Selon l’article 2, les principes de la charia sont la source de la législation et non, comme le précisait un article de 1971, une des sources de celle-ci. Elle consacre le statut avilissant de l’ancienne dhimitude dont certaines formes ont été à nouveau légalisées.

D’après l’article 103, al-Azhar est fi­nancé par l’État, donc par tous les contribuables y compris les coptes, dont l’Église, les institutions et les collèges ne reçoivent aucune subvention.

L’article 69 enfin stipule qu’il est in­terdit à un musulman de renoncer à sa foi. Celui qui contreviendrait à cette loi en se convertissant au christianisme pour­­rait, dans le cadre d’une application stricte de la charia, se voir condamné à la peine capitale.

Rappelons à ce propos la triste his­toire, révélée aux Français par le Figaro du 17 août 2007, de Mohammed He­gazi. Ce jeune homme de 25 ans, né mu­sulman, a voulu officialiser, après sa conversion au christianisme, son chan­gement de religion sur ses papiers d’iden­tité. Considéré comme apostat, il craint aujourd’hui pour sa vie et pour celle de son épouse. Même si le grand Moufti d’Égypte a récemment affirmé que la justice des hommes ne saurait se substituer à la justice divine, chaque jour ou presque la presse cairote se fait l’écho d’appels au meurtre.
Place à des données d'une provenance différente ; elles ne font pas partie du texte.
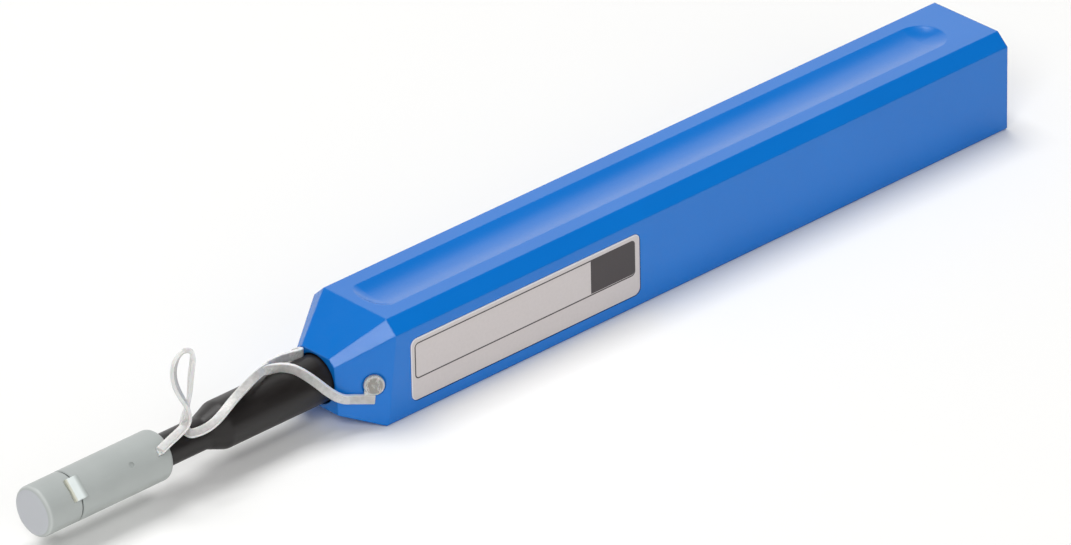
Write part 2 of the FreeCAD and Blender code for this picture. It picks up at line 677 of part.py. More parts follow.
def build_gear():
    """Spur gear on the take-up axle; its dogs drive the reel's flange."""
    body = new_body("drive_gear", f"{DATUM_X} + take_up_place", "reel_half_width + gear_play", "reel_height")
    disc = new_sketch(body, "XZ_Plane", "disc")
    ring(disc, "gear_module * (gear_teeth / 2 - 1.25)")
    ring(disc, "axle_radius + axle_play")
    pad(body, "web", disc, "gear_face", reverse=True)
    tooth = outline(new_sketch(body, "XZ_Plane", "tooth"), gear_tooth())
    one = pad(body, "tooth_pad", tooth, "gear_face", reverse=True)
    # a tooth points straight up; with an even number another points down, into a space of the rack
    pattern(body, "PolarPattern", "teeth", one, Axis=origin_of(body, "Y_Axis"), Angle="360",
            Occurrences="gear_teeth")
    dog = new_sketch(body, "XZ_Plane", "dog")
    ring(dog, "0.6", "0", "hub_radius + 1.4")
    peg = pad(body, "dog_pad", dog, "gear_play + flange_thickness")
    pattern(body, "PolarPattern", "dogs", peg, Axis=origin_of(body, "Y_Axis"), Angle="360", Occurrences="3")


def build_rack():
    """Straight rack moulded with its foot, welded to the cover under the drive gear."""
    body = new_body("drive_rack")
    line = "(reel_height - gear_module * gear_teeth / 2)"
    pitch = math.pi * value("gear_module")
    low, high = "reel_half_width + gear_play + 0.1", "reel_half_width + gear_play + gear_face - 0.1"
    half = 0.0 if value("gear_teeth") % 2 else 0.5
    first = f"(take_up_place - {(2 + half) * math.pi:.5f} * gear_module)"
    foot = rectangle(new_sketch(body, "XZ_Plane", "foot"), f"{first} - 2.4",
                     f"{first} + {math.pi:.5f} * gear_module * (rack_teeth - 1) + 2.4",
                     "cover_thickness", f"{line} - 1.3 * gear_module")
    pad(body, "foot_pad", foot, high, reverse=True)
    trim = rectangle(new_sketch(body, "XY_Plane", "trim"), "0", "housing_length", "-1", low)
    pocket(body, "foot_trim", trim, symmetric=True)
    lean = math.tan(PRESSURE)
    wide = f"({math.pi / 4:.5f} * gear_module - backlash / 4)"
    tooth = outline(new_sketch(body, "XZ_Plane", "tooth", ("0", "0", f"-({high})")), [
        (f"{first} - {wide} - 1.4 * {lean:.5f} * gear_module", f"{line} - 1.4 * gear_module"),
        (f"{first} + {wide} + 1.4 * {lean:.5f} * gear_module", f"{line} - 1.4 * gear_module"),
        (f"{first} + {wide} - 0.95 * {lean:.5f} * gear_module", f"{line} + 0.95 * gear_module"),
        (f"{first} - {wide} + 0.95 * {lean:.5f} * gear_module", f"{line} + 0.95 * gear_module")])
    one = pad(body, "tooth_pad", tooth, "gear_face - 0.2")
    pattern(body, "LinearPattern", "teeth", one, Direction=origin_of(body, "X_Axis"),
            Length=f"{pitch / value('gear_module'):.6f} * gear_module * (rack_teeth - 1)", Occurrences="rack_teeth")


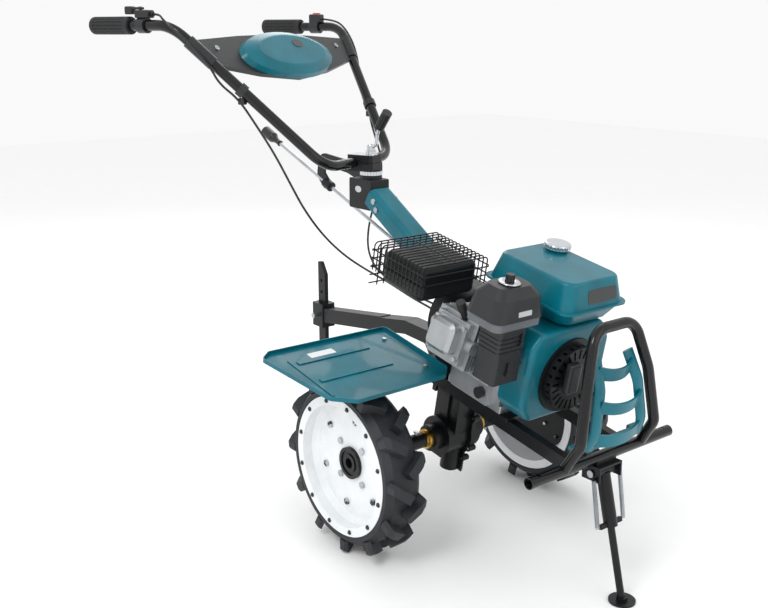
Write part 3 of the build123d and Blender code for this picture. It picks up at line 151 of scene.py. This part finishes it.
# Gloss paint on pressed rims: bright and clean.
white_paint = finish("white_gloss_rim_paint", "dfe3e5", "f2f4f5", (0.2, 0.32), coat=0.4, bump=0.03)
# Moulded tyre rubber: matt, with a fine grain.
tyre_rubber = finish("black_moulded_tyre_rubber", "131518", "23272c", (0.5, 0.72), bump=0.22,
                     grain=1400.0)
# Moulded grip rubber: duller than the tyre.
grip_rubber = finish("black_ribbed_grip_rubber", "121315", "1f2022", (0.55, 0.75), bump=0.2,
                     grain=1600.0)
# Plug boot rubber: smooth and matt.
plug_rubber = finish("black_plug_boot_rubber", "151617", "242526", (0.5, 0.65), bump=0.1)
# Moulded plastic with a satin spark-eroded grain.
black_plastic = finish("black_satin_moulded_plastic", "121315", "1f2124", (0.3, 0.44), bump=0.16,
                       grain=1800.0)
# The same plastic in grey.
grey_plastic = finish("grey_satin_moulded_plastic", "4c5054", "64686c", (0.34, 0.48), bump=0.14,
                      grain=1800.0)
# Gloss plastic of the stop button.
red_plastic = finish("red_gloss_moulded_plastic", "a80d12", "c8161b", (0.2, 0.3), bump=0.04)
# Polished chrome: a near mirror.
chrome_plate = finish("polished_chrome_plate", "c4c8cc", "e2e5e8", (0.05, 0.12), metallic=1.0, bump=0.0)
# Bright zinc on bolts, rods and springs: a soft metal shine.
zinc_plate = finish("bright_zinc_plate", "a2a7ac", "c6cace", (0.24, 0.4), metallic=1.0, bump=0.06)
# Passivated zinc: a yellow metal shine.
yellow_zinc = finish("yellow_zinc_plate", "a8843c", "cfae5e", (0.22, 0.38), metallic=1.0, bump=0.06)
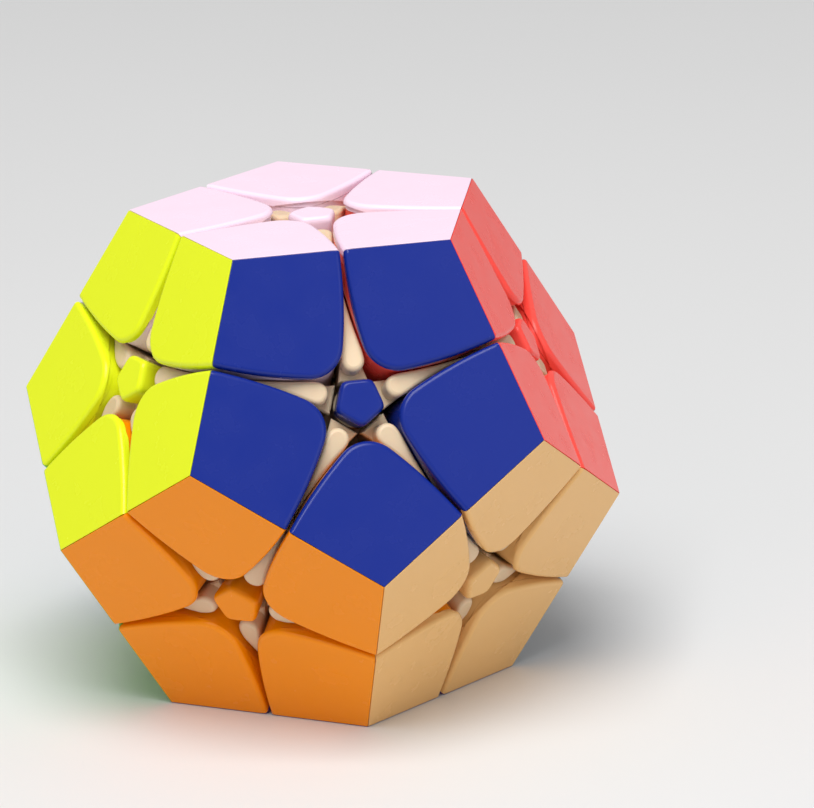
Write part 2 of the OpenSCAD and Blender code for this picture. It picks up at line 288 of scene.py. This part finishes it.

Si l’on en croit le quotidien Al-Messa’, les oulémas se seraient prononcés, contre le grand moufti, sur la nécessité de tuer l’apostat.

Les exemples de ce type ne manquent hélas pas. La presse égyptienne, qui jouit sous Moubarak d’une liberté de parole toute nouvelle, est pleine de ces affaires. Elles se font si nombreuses que, dans l’Egyptien aujourd’hui, Hamdi Rezk n’hé­site pas à parler d’une véritable guerre de l’apostasie. Une guerre où l’absurde le dispute au tragique. Le cas du jeune Mina est en ce sens exemplaire.

Mina a 16 ans. Avec ses camarades de classe, il se rend au bureau civil pour y obtenir le numéro national d’im­matriculation nécessaire à l’ins­crip­tion au baccalauréat. Et là, stupeur, un fonctionnaire lui apprend qu’il est musulman. Musulman car son père, dans le plus grand secret, a abandonné la religion chrétienne pour se convertir à l’Islam. Mina ne comprend pas  : il est chrétien depuis toujours, “il croit en Issa, il prie devant l’autel et demande la bénédiction de la Vierge Marie”. Le fonctionnaire s’entête, il ne veut rien en­tendre. Mina, fidèle à la foi de son baptême, refuse la carte que l’homme lui tend et qui le dit musulman. En un instant, la vie de l’adolescent bascule. Malgré de nombreux soutiens, il ne pourra passer son Bac. Il intente alors un procès au tribunal administratif. Qui le déclare apostat. Pourquoi apostat ? C’est la question posée par de nombreux intellectuels de toutes confessions. Où est la faute de ce jeune homme qui, jamais, n’a renié l’islam puisque, jamais, il ne fut musulman ?

Au gré des affaires, les tribunaux ad­ministratifs se réfèrent, tantôt à la Constitution qui autorise le changement de religion, tantôt au Coran qui le refuse. Ou plutôt qui le refuserait, car une sou­rate, que les intégristes préfèrent oublier, précise qu’il n’y a “pas de contrainte en religion”. Pour mettre fin au pouvoir dis­cré­tionnaire des juges, l’État doit s’en­gager, sans ambiguïté, dans le difficile combat pour la laïcité que les coptes appellent de leurs vœux. Les musulmans éclairés, qui vivent un islam ouvert et tolérant, souhaitent pareillement que chacun ait la liberté de penser comme il le veut et de croire comme il l’entend. Signe que l’intégrisme musulman n’est pas une fatalité mais le fait de fondamentalistes qui, pour par­venir à leurs fins, instru­mentalisent la re­­ligion.

Si le pouvoir peut résister aux com­bats d’arrière-garde que livrent les extré­mistes, la liberté religieuse ne sera plus un mirage, mais le fruit heureux de la laïcité. Consubstantielle à la démocratie, elle est la condition nécessaire à la coexistence sereine et pacifiée des Égyptiens chrétiens et musulmans. Encore faut-il s’assurer que laïcité ne signifie pas laïcisme… mais c’est là une autre histoire.